The Charlatans recorded their self-titled debut album at Pacific High, with the band's bass player eventually managing the studio. Country Joe and the Fish recorded Here We Are Again at the studio the same year. Music critic and Rolling Stone co-founder Ralph Gleason brought Quicksilver Messenger Service to the Brady Street studio to record a few tracks and mix their album Shady Grove. According to legend, Quicksilver Messenger Service spent 400 hours at Pacific High - to record just one album.

In 1970, Jefferson Airplane recorded their song "Mexico" at the studio. Pacific High had a large, 50-foot by 60-foot main room with a stage at one end, and that stage became the setting for Ralph Gleason's Go Ride The Music documentary centered on the band that aired on the National Educational Television network (now known as PBS). The same year, Paul Kantner and other members of Jefferson Airplane recorded Blows Against the Empire at the studio, with the album co-credited to Kantner and Jefferson Starship. Also recorded at Pacific High that year was Essra Mohawk's critically acclaimed album, Primordial Lovers.

Thomas Buckner and the Ghost Opera ensemble recorded at Pacific High, and other notable projects recorded at the studio included the Joy of Cooking's self-titled album and Commander Cody and His Lost Planet Airmen's album Lost in the Ozone, the Allen Ginsberg Project's Pacific High Studio Mantras featured Pemchekov Warwick and the Kailas Shugendo Mantric Sun Band, credited as "Reverend Adjari and Buddhist Chorus."

===Alembic===

In 1971, Alembic took over Pacific High and extensively redesigned the recording studio space under the direction of former Pacific Recorders technical director Ron Wickersham. The live room, now 50 feet wide by 38 feet deep with a 14 to 16 foot high ceiling, was the largest in the Bay Area, big enough to record a full orchestra.
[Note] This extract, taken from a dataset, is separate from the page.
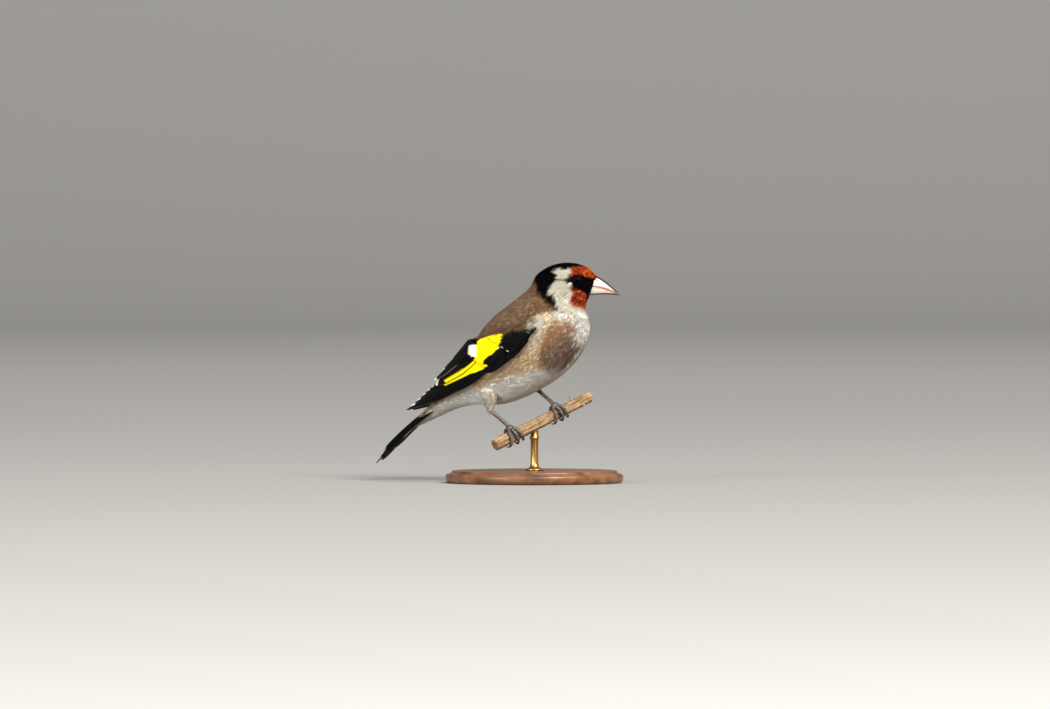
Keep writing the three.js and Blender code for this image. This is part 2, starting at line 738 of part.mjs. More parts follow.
// Materials, named for what they cover
const finish = (color, roughness) => new THREE.MeshStandardMaterial({ color, roughness, metalness: 0 });
const FINISH = {
  plumage: finish(0xb59a7c, 0.8),
  head: finish(0xe8e2d6, 0.8),
  flight: finish(0x141214, 0.6),
  bill: finish(0xe4cfc0, 0.4),
  eye: finish(0x0b0808, 0.05),
  leg: finish(0x8a6a5c, 0.55),
  claw: finish(0x3b2f2c, 0.4),
  stem: finish(0x8e7357, 0.85),
  wood: finish(0x6b4a30, 0.5),
  rod: new THREE.MeshStandardMaterial({ color: 0xb08d4a, roughness: 0.3, metalness: 1 }),
};

function geometryOf(solid) {
  const mesh = solid.getMesh();
  const geometry = new THREE.BufferGeometry();
  geometry.setAttribute("position", new THREE.BufferAttribute(new Float32Array(mesh.vertProperties), 3));
  geometry.setIndex(new THREE.BufferAttribute(new Uint32Array(mesh.triVerts), 1));
  geometry.computeVertexNormals();
  return geometry;
}

const goldfinch = new THREE.Group();

function add(name, form, material) {
  const mesh = new THREE.Mesh(form.isBufferGeometry ? form : geometryOf(form), material);
  mesh.name = name;
  goldfinch.add(mesh);
  return mesh;
}

const thighs = Object.values(LEGS).map((leg) => thigh({ ...leg, thigh: leg.thigh.map((r) => r + GAP) }));
const wings = Object.fromEntries(Object.entries(SIDES).map(([name, side]) => [name, wing(side)]));

add("head", head(), FINISH.head);
add("neck", bodyLength(NECK_START, TRUNK_START, 5), FINISH.plumage);
add("trunk", bodyLength(TRUNK_START, TAIL_START, 18), FINISH.plumage);
add("tail", tail(), FINISH.flight);
add("bill_upper", upperBill(), FINISH.bill);
add("bill_lower", billHalf(false), FINISH.bill);
for (const [name, side] of Object.entries(SIDES)) {
  const ball = add("eye_" + name, new THREE.SphereGeometry(EYE.radius, 14, 10), FINISH.eye);
  ball.position.copy(eyeMiddle(side));
  add("wing_" + name, wings[name], FINISH.flight);
}
for (const [name, leg] of Object.entries(LEGS)) {
  add("thigh_" + name, largest(thigh(leg).subtract(grownTrunk).subtract(wings[name])), FINISH.head);
  add("foot_" + name, foot(leg), FINISH.leg);
  for (const [toeName, toe] of Object.entries(TOES))
    add("claw_" + name + "_" + toeName, claw(leg, toe), FINISH.claw);
}
add("perch", perch(), FINISH.stem);
add("stand_base", standBase(), FINISH.wood).rotation.x = Math.PI / 2;
add("stand_rod", standRod(), FINISH.rod);

export default goldfinch;
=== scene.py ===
import itertools
import math

import bmesh
import bpy
import numpy as np
from mathutils import Matrix, Vector, kdtree


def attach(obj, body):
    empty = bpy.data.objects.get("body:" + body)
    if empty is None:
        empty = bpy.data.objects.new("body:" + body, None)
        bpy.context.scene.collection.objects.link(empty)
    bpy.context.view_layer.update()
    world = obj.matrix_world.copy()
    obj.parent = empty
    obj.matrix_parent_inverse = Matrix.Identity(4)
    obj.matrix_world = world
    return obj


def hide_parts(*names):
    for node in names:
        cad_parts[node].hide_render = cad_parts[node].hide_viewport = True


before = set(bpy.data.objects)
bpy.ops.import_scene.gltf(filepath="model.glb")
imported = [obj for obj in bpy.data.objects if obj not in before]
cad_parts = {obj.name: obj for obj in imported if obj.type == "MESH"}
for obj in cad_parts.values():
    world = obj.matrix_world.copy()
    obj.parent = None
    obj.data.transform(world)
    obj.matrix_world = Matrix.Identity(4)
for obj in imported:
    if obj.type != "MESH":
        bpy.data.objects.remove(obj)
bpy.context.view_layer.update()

MM = 0.001
UP = np.array([0, 0, 1.0])
rng = np.random.default_rng(11)

# Driving sizes
BODY_PITCH = math.radians(42)
BODY_MIDDLE = (-11.4, 47.9)  # x and z
HEAD_MIDDLE = (13.3, 80.6)
HEAD_TURN = math.radians(20)
NECK_PIVOT_X = 7.6
COAT_DEPTH = 0.9
EYE_PLACE = (4.4, 1.7)  # along and above the head's middle
EYE_RADIUS = 2.15
EYE_PROUD = 0.75
PERCH_MIDDLE = np.array([0, 0, 23.5])
PERCH_RISE = math.radians(23.3)
PERCH_HEADING = math.radians(49.8)
PERCH_RADIUS = 2.3
FOOT_SPACING = 22.8

# Cross-sections of the body, bill to tail: top and bottom as (along, above), and half width
HEAD_SECTIONS = [
    ((12.0, 3.4), (9.3, -5.2), 3.5),
    ((10.7, 5.1), (8.8, -6.3), 5.6),
    ((8.2, 6.9), (8.3, -7.4), 7.5),
    ((4.0, 8.3), (8.0, -8.5), 8.9),
    ((-1.4, 8.5), (7.9, -9.5), 9.4),
    ((-6.8, 7.1), (7.9, -10.5), 9.6),
    ((-11.5, 4.1), (8.0, -11.5), 9.9),
]
TRUNK_SECTIONS = [
    ((31.2, 17.6), (38.2, -5.8), 10.7),
    ((28.2, 16.5), (37.5, -8.8), 11.8),
    ((23.5, 16.6), (35.0, -12.6), 13.6),
    ((17, 17.2), (29.5, -16), 15.4),
    ((10.5, 17.9), (21, -18), 16.4),
    ((4, 17.6), (12, -18.1), 16.5),
    ((-2.5, 16.2), (3, -16.3), 15.6),
    ((-8.5, 14.4), (-6, -13.6), 13.9),
    ((-14, 12.8), (-14, -9.4), 11.6),
    ((-19.5, 11.6), (-20.5, -3.4), 9.2),
    ((-26, 10.6), (-28, 1.2), 7.0),
    ((-33, 10.1), (-36, 4.0), 5.3),
    ((-39, 9.9), (-43, 6.3), 4.0),
]
TURN_SHARES = [1] * 7 + [0.75, 0.5, 0.25, 0.05] + [0] * 9
FULLNESS = 2.15  # of a section: 2 is an oval, more is squarer
LAST = len(TURN_SHARES) - 1.0


def sagittal(middle, pitch, point):
    """x and z of a point given along and above a middle."""
    along, above = point
    x = middle[0] + along * math.cos(pitch) - above * math.sin(pitch)
    z = middle[1] + along * math.sin(pitch) + above * math.cos(pitch)
    return x, z


def section_rows():
    """Top x and z, bottom x and z, half width and share of the head's turn, one row a section."""
    parts = ((HEAD_MIDDLE, 0, HEAD_SECTIONS), (BODY_MIDDLE, BODY_PITCH, TRUNK_SECTIONS))
    rows = []
    for middle, pitch, sections in parts:
        for top, bottom, half in sections:
            rows.append((*sagittal(middle, pitch, top), *sagittal(middle, pitch, bottom), half))
    return np.column_stack([rows, TURN_SHARES])


SECTIONS = section_rows()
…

Alembic also established a retail store for selling their instruments.

San Francisco disc jockey Tom Donahue utilized the studio's stage for his popular "KSAN Live Weekend" radio broadcasts, including performances by the Doobie Brothers, Elvin Bishop, Clifton Chenier, Dr. Hook, Loose Gravel (featuring former Charlatan Mike Wilhelm), and Jerry Garcia. The live performances in front of an audience of 200-300 people were recorded by Phill Sawyer in quadraphonic sound.

In 1973, Alembic decided to focus on manufacturing electric guitars and basses, and sold the recording studio to Elliot Mazer.

===His Masters Wheels===
Mazer, who had most recently been working with artists like Neil Young as co-owner of Quad Studios Nashville, utilized the studio to complement his remote truck, renaming it His Masters Wheels after the mobile studio in 1974. Leaving Alembic's remodel intact, Mazer installed his Neve 8016 mixing console with Neve Melbourne sidecar, along with two Ampex MM1000 tape machines, various outboard gear and microphones.

In 1977, Journey, who had recorded Next at the studio, chose to record their follow-up, Infinity, at His Masters Wheels, with Roy Thomas Baker producing what would be the band's first album with vocalist Steve Perry. At some point in the recording sessions, Baker sprayed everyone in the control room with a fire extinguisher, soaking the Neve mixing console in the process. The resulting fallout between Mazer and Baker led to the band finishing the album at Cherokee Studios.

In the studio's most active years, notable projects recorded at His Masters Wheels included Frankie Miller's The Rock (1975), Barclay James Harvest's Time Honoured Ghosts (1975), The Tubes' Now (1977), David Grisman Quintet's Hot Dawg (1978) and Rory Gallagher's Notes from San Francisco (2011). Mazer stopped maintaining the studio in 1978 and later moved his offices to Fantasy Studios. His Masters Wheels ceased existing as a studio.